PR with the suggested fix + unit tests: #3187

nathanielc commented 4 years ago

@scbrickley Great explanation. The bug and fix make sense to me. Let me repeat to see if I got it.

The C scanner is scanning bytes it has no concept of utf8 characters. If it finds an error (i.e. a sequence of bytes that are not allowed as per the scanner rules) then it returns the position of the last byte that didn't match. This means that we could be pointing to the middle of a utf8 character. This naturally confuses the Rust code that tries to read and skip that utf8 character. The solution is to point to the first byte we read (as part of the call to scan) when we encounter an error instead the last.

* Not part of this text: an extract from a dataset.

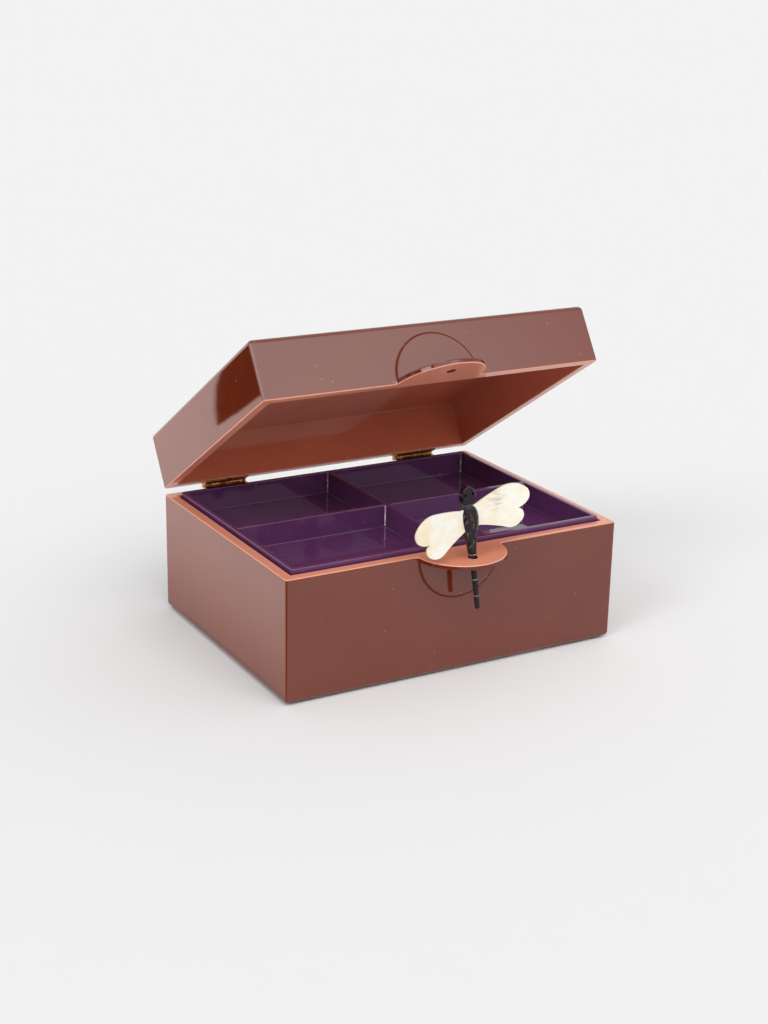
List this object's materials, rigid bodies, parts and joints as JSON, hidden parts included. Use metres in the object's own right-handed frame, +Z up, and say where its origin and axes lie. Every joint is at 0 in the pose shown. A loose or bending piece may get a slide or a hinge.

If this is true then any utf8 char that is more than one byte and not an allowed utf8 character (i.e. not in unicode.rl) should run into this bug. Can we test that to validate we understand correctly? Maybe with the register char ® ? Its byte sequence is c2 ae

If this is all correct I think there is another solution we can apply. In the Rust code the problem is that self.p get mutated by the call to C scan. That is normally what we want, but as you have found in the error condition the C scan does not leave self.p pointing at the beginning of a utf8 char. What if right here https://github.com/influxdata/flux/blob/master/libflux/src/core/scanner/mod.rs#L170 we reset self.p to the value of token_start? Its basically the same code you have in the PR but on the Rust side and only as part of the error condition logic. Thoughts?

scbrickley commented 4 years ago

@nathanielc You have it right, and your solution works. I guess I was so deep in the C code that it didn't occur to me to include the fix in the rust code. I'll make that change and write a few more tests to confirm that other characters trigger this bug as well.